Alors que, dans la seconde moitié du dix-septième siècle, se dessine en Amérique l’avenir d’un peuple, œuvrera pendant plusieurs dizaines d’années dans les jardins de Versailles de Louis XIV, auprès de Le Nôtre, un jardinier en chef du nom de Pierre Gaujard. Début d’une dynastie qui prend place de nos jours parmi les « grands » de la création florale. Jardiniers, puis pépiniéristes à Châteauroux depuis 1792, c’est en 1925 que les Gaujard prennent le chemin de Lyon et celui des « rosiéristes », rejoignant l’obtenteur Joseph Pernet-Ducher. Jean Gaujard crée alors la roseraie de Feyzin, près de Lyon. Il saura transmettre sa passion et son savoir-faire de l’hybridation des roses à son fils Jean-Jacques. Le flambeau est maintenant entre les mains de sa petite-fille Aveline Gaujard.

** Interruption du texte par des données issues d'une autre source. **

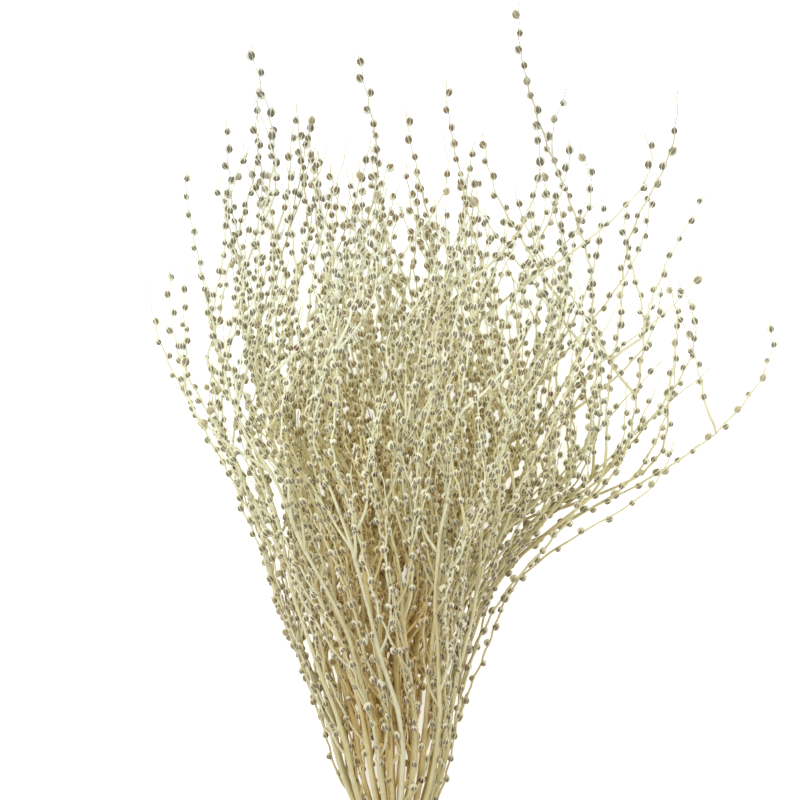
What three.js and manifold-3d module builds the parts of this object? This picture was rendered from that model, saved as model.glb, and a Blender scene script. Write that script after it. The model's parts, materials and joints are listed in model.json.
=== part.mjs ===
// A loose bunch of dried canary grass, lying on its side on a flat surface.
// Millimetres, +Z up. The cut ends are towards -Y and the tips towards +Y.
import * as THREE from "three";
import { mergeVertices } from "three/addons/utils/BufferGeometryUtils.js";
import Module from "manifold-3d";

const wasm = await Module();
wasm.setup();

// Driving dimensions
const seedOfDraws = 13;
// How far each stem reaches from the cut ends, in the order of its place in the bunch
const stemTips = [
  421, 424, 428, 420, 417, 528, 376, 472, 508, 472, 486, 378, 474, 476, 365, 426,
  403, 446, 468, 484, 360, 424, 429, 380, 438, 417, 444, 366, 391, 492, 417,
];
const stemPitch = 3.5; // centre to centre where the bunch is gathered
const stemRadius = 1.55; // at the cut end
const crownRadius = 0.95; // where a stem ends in its leading wand
const stemSides = 6;
const wandRadius = 0.7;
const wandSides = 3;
const seedRadius = 2.35;
const seedLength = 4.6;
const seedLean = 1.1; // how far a seed stands beside its wand
const pairPitch = 78; // seeds come in pairs, one on each side of the wand
const clearGap = 0.4; // least space between two stems
const gatheredAt = 45; // where the stems lie closest together
const straightUntil = 100; // the gathered ends neither turn nor sway below this
const swayGrownAt = 300;
const turnOfBunch = THREE.MathUtils.degToRad(38);
const swayAcross = 0.11;
const swayUpright = 0.1;
const strayOut = 0.32; // how far the stems of the +X side hang out
const flatness = 0.6; // how much the underside is flattened by the surface
const forkSlope = 0.65;
const shortestWave = 72;
const longestWave = 150;
const waveDepth = 0.021; // as a share of the bunch's half width
const restingClear = 2.4; // height of a wand's middle where it lies on the surface
const originShift = new THREE.Vector3(-37.5, -267, 0);

// Cross-sections of the bunch, through the centre lines of its outermost stems: distance from
// the cut ends, half width, height of the bottom, of the middle and of the top, lean sideways
const restHeight = stemRadius * Math.cos(Math.PI / stemSides);
const rowsUp = 1.5 * Math.sqrt(3);
const waistHalf = 2.5 * stemPitch;
const waistRise = rowsUp * stemPitch;
const sections = [
  [0, 13, restHeight, restHeight + 13, restHeight + 26, 0],
  [gatheredAt, waistHalf, restHeight, restHeight + waistRise, restHeight + 2 * waistRise, 0],
  [75, 19, restHeight, 18, 34, 0],
  [104, 29, restHeight, 25, 49, -1],
  [132, 35, 2.6, 30, 60, -2],
  [170, 44, 4, 38, 76, -4],
  [206, 55, 6, 47, 96, -2],
  [239, 68.5, 8, 55, 114, 3],
  [270, 85, 10, 62, 132, 8],
  [305, 98, 12, 69, 148, 6],
  [371, 106, 14, 78, 168, 6],
  [426, 103, 16, 84, 180, 5],
  [480, 98, 18, 88, 186, 5],
  [545, 95, 22, 92, 186, 4],
];

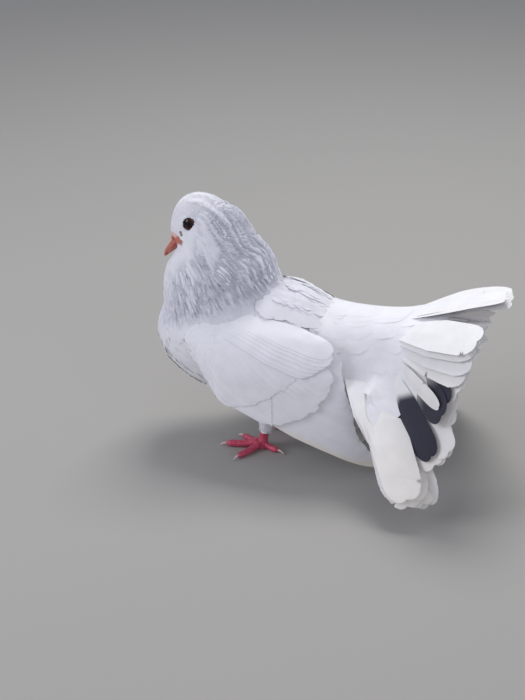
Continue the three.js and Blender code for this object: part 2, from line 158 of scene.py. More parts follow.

Nombreuses sont les récompenses officielles qui célébrèrent la beauté des roses Gaujard. « En 1979, la Société française des Roses choisissait la Pénélope de Jean Gaujard au nombre des trois grandes roses du siècle. Pour sa part, la future « Québec » reçut le « premier certificat » au concours de la Plus belle Rose de France en 1942. Jean Gaujard, qui travaillait déjà avec les rosiéristes américains, avait envoyé le rosier aux Etats-Unis avant même de lui attribuer son nom de Québec. « Nos voisins du Sud l’ignorant, la Québec reçut chez eux le nom de Madame Marie Curie. (…) L’année même (1943), Madame Marie Curie était sacrée « plus belle rose d’Amérique » par la All America Rose Selection. Clin d’œil du hasard, le petit square qui avoisine de nos jours la Salpêtrière, devenu un lieu refuge de « sans domicile fixe » de Paris, porte le nom de Marie Curie. Cette rose de qualité, jaune d’or, belle du bouton à la fleur épanouie, au léger parfum de thé, est fille d’un rosier de grande résistance – comme le fut Marie Curie, comme le furent nos premières grands-mères et comme le furent les soldats de la Vallée laurentienne venus se battre au pays des ancêtres pour la paix du monde.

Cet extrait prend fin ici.